### AIM OF THE EXERCISE
Every line of the material that follows must be printed again exactly.

### PROVIDED DATA
────────
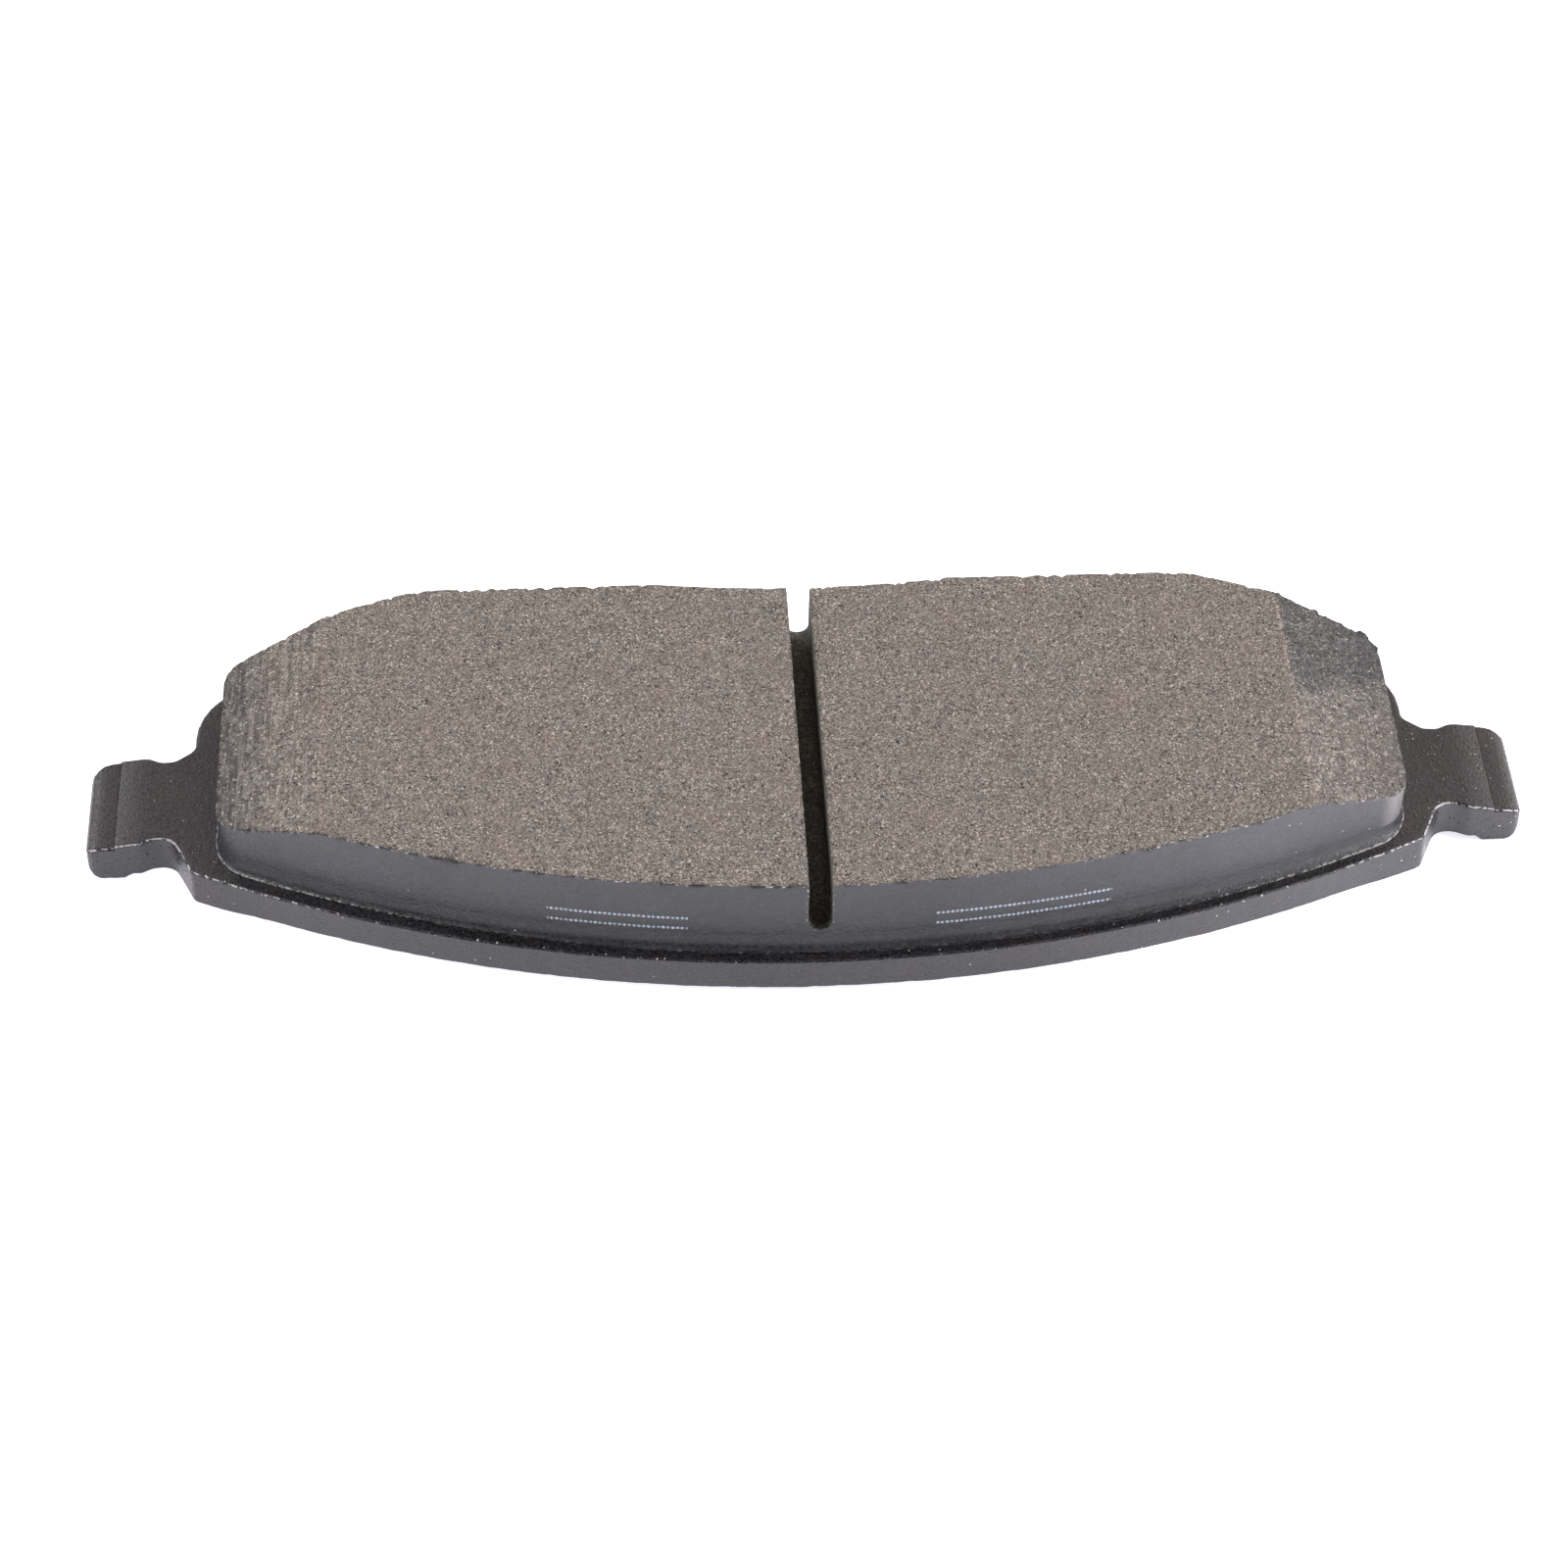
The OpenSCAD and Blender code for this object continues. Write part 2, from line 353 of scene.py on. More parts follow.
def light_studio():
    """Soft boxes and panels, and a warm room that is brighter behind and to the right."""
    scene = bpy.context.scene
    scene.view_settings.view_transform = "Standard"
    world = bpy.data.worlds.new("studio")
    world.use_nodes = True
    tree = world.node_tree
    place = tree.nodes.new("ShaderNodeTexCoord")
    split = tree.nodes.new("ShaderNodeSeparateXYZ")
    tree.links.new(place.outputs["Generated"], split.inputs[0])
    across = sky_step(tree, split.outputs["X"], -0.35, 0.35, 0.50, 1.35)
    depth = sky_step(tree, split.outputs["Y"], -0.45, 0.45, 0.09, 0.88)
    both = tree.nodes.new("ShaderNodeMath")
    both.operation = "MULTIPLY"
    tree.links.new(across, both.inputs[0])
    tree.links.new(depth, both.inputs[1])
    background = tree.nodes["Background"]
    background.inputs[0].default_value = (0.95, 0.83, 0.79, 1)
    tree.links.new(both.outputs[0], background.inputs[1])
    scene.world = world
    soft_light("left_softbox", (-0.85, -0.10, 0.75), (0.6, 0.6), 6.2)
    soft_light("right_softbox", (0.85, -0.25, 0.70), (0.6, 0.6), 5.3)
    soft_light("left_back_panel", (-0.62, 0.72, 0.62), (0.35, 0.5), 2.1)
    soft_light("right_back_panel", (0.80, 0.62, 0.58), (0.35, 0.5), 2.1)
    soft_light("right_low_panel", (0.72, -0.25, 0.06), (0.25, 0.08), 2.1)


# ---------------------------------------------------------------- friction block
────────
### RESULT
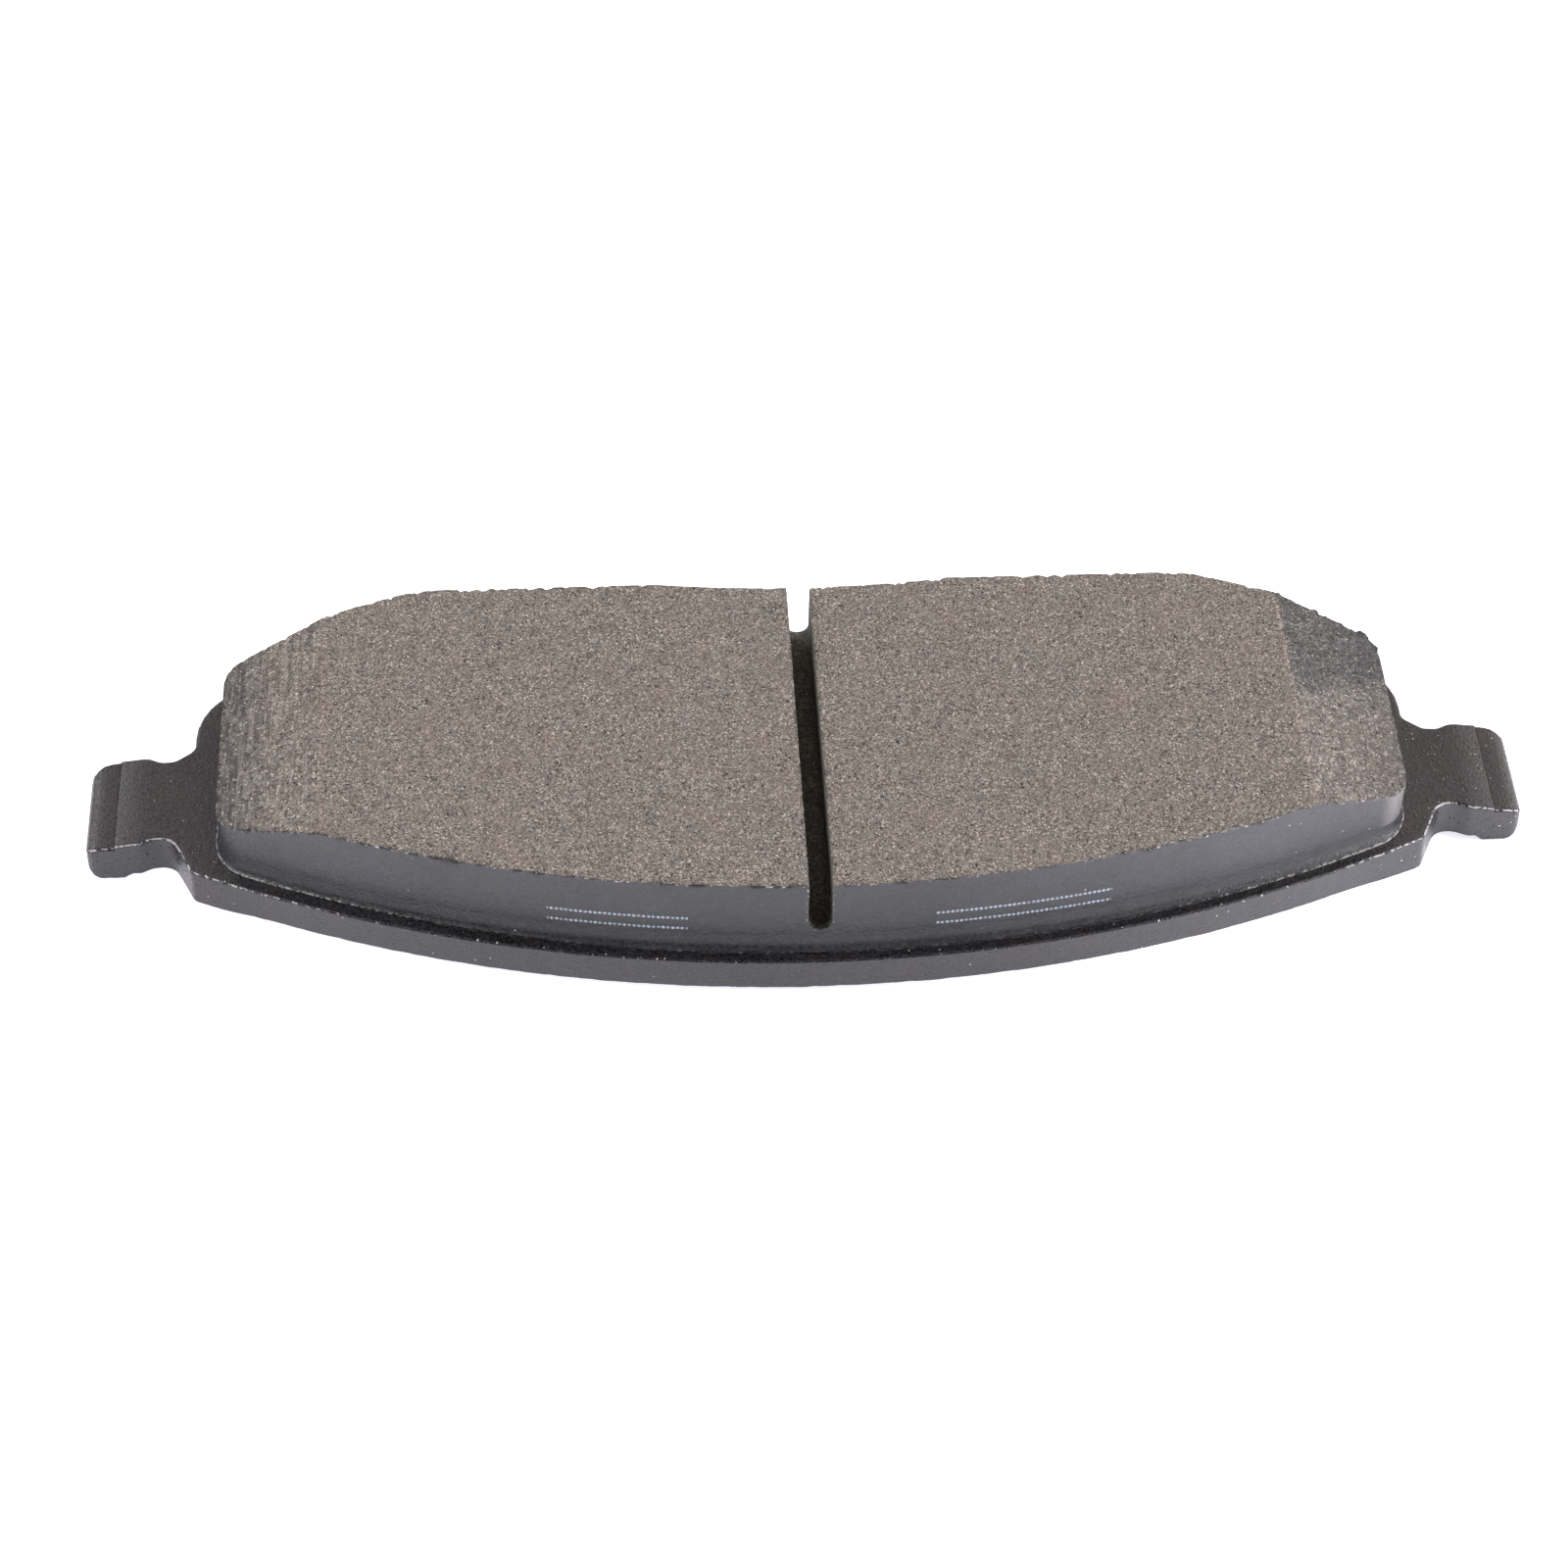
The OpenSCAD and Blender code for this object continues. Write part 2, from line 353 of scene.py on. More parts follow.
def light_studio():
    """Soft boxes and panels, and a warm room that is brighter behind and to the right."""
    scene = bpy.context.scene
    scene.view_settings.view_transform = "Standard"
    world = bpy.data.worlds.new("studio")
    world.use_nodes = True
    tree = world.node_tree
    place = tree.nodes.new("ShaderNodeTexCoord")
    split = tree.nodes.new("ShaderNodeSeparateXYZ")
    tree.links.new(place.outputs["Generated"], split.inputs[0])
    across = sky_step(tree, split.outputs["X"], -0.35, 0.35, 0.50, 1.35)
    depth = sky_step(tree, split.outputs["Y"], -0.45, 0.45, 0.09, 0.88)
    both = tree.nodes.new("ShaderNodeMath")
    both.operation = "MULTIPLY"
    tree.links.new(across, both.inputs[0])
    tree.links.new(depth, both.inputs[1])
    background = tree.nodes["Background"]
    background.inputs[0].default_value = (0.95, 0.83, 0.79, 1)
    tree.links.new(both.outputs[0], background.inputs[1])
    scene.world = world
    soft_light("left_softbox", (-0.85, -0.10, 0.75), (0.6, 0.6), 6.2)
    soft_light("right_softbox", (0.85, -0.25, 0.70), (0.6, 0.6), 5.3)
    soft_light("left_back_panel", (-0.62, 0.72, 0.62), (0.35, 0.5), 2.1)
    soft_light("right_back_panel", (0.80, 0.62, 0.58), (0.35, 0.5), 2.1)
    soft_light("right_low_panel", (0.72, -0.25, 0.06), (0.25, 0.08), 2.1)


# ---------------------------------------------------------------- friction block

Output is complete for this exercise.